The Street


Earlier in the century a more robust age saw the birth of financial reporting when James Gordon Bennett founded his Herald in 1835 in a basement at what was then 20 Wall. Bennett invented the “beat” and handled Wall Street on his own. “News not views” was his disingenuous motto. A determined Democrat, of distinctly Southern sympathies, Bennett used most of his investigatorial energies to expose the rigged thimbles in Whig commercial circles and for his troubles was often punched, caned, or lashed with cowhide whips. No gentleman, he was never challenged to any duels. Ever alert to his own economic interests, he knew what sold papers and set a permanent headline that read BENNETT THRASHED AGAIN.

Bennett was editor, owner, and publisher all in one, so he could indulge his belief that all “paper changers” were at bottom swindlers. His financial column began in 1837, the year of an economic panic and bust, always a good time for skeptical and probing ventures into the mysteries of Wall Street operations. The penny press of that era of Jacksonian reform unloosed itself on the princes of ‘Change, as the Stock Exchange was then known.


Broad Street is broad and, compared with Wall and New, gives a positively prairie vista. The street, originally the Heere Gracht, or “Great Canal,” was filled in 1676, when the refuse of local provisions merchants fouled the water. Across the street—on the southeast corner of Broad—is 23 Wall. This house bears no name, nor does it need to. It is the Morgan Bank or the House of Morgan, and J. P. Morgan still dominates the strategic ground as he dominated the marketing of railroad bonds in the post-Civil War economy, reorganized bankrupt roads in the 1880s, undid the spoliations of Drew, Fisk, and Gould in the eyes of European investors, and almost singlehandedly forged the system of railroads that crisscrossed the country.

Morgan turned his hand to industry in the 1890s, coordinating what was a jungle filled with price-cutting predators into the gigantic trusts and mergers that were the food and drink of the hungriest of all bull markets. The climax was the first billion-dollar corporation, United States Steel, put together by Morgan in 1901. The Stock Exchange Building across the street is as much a temple of the new age of giant enterprise as was the Homestead Steel Works that Morgan purchased from Andrew Carnegie as the centerpiece of Big Steel and a monument to what was then called “Morganization.”

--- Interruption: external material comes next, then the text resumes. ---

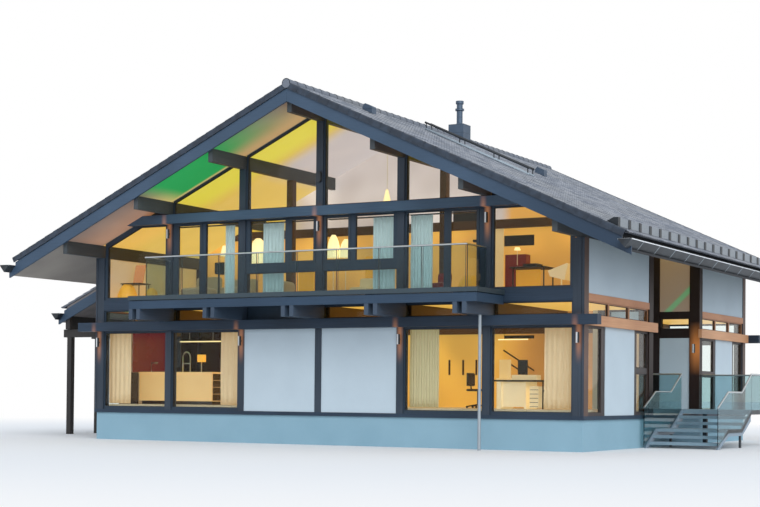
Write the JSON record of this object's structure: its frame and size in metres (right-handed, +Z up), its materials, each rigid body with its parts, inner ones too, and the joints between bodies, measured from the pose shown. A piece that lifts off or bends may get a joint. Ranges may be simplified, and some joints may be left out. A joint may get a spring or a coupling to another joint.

Morgan thought Carnegie an egregious blowhard and a dangerous man; the Scot believed in running his mills “full” and in cutting prices to ruin competitors. Morgan, no doctrinaire believer in competition, thought that almost criminal; cutthroat competition demolished the stability and order—the “sure thing”—that the investment banker wanted.


Morgan did not achieve his titanic ends out of reverence for free competition and laissez-faire. His mind was not encumbered with that kind of ideological cant; he would have been the first to scoff at a theorist or pulpit orator who used abstractions or the arguments of the survival of the fittest to justify capitalism. He wanted to shape it and take it from the stage of mere anarchy to a new level of centralized control and planning that would make things predictable and profitable all around. He was not in business for his health, he often said, but the scent of trusts in the air was more agreeable than the reek of sweat and blood from active competition in the marketplace. He paid Carnegie off with four hundred million dollars in first mortgage bonds to get that inveterate hard-driving, production-minded, price-cutting maverick out of his way. Carnegie proceeded (since he seemed to take seriously his own essay “The Gospel of Wealth”) to give much of it away. Many of the local branch libraries in New York City are glorious pieces of architecture paid for out of the bounty the wily Scot extracted from Morgan. As Carnegie said, it took a Scot to beat a Yankee. The Yankee, however, created the most powerful of all the trusts, the Money Trust, a feat he accomplished with a personal fortune that never matched, let us say, John D. Rockefeller’s.

On September 16, 1920, a little before noon, a horse and cart were left unattended just across Wall from Morgan. A few minutes later an explosion rocked the street, and a sheet of fire erupted as the horse and cart were obliterated. Shrapnel from sash weights carried in the cart along with the explosives rocketed around the intersection, killing thirty-three people and maiming hundreds more. The explosion gouged jagged pockmarks out of the oversize limestone blocks of the Wall Street side of Morgan’s headquarters. General belief has it that an anarchist aimed to kill a great capitalist, in an assassination attempt similar to Alexander Berkman’s on Henry Clay Frick.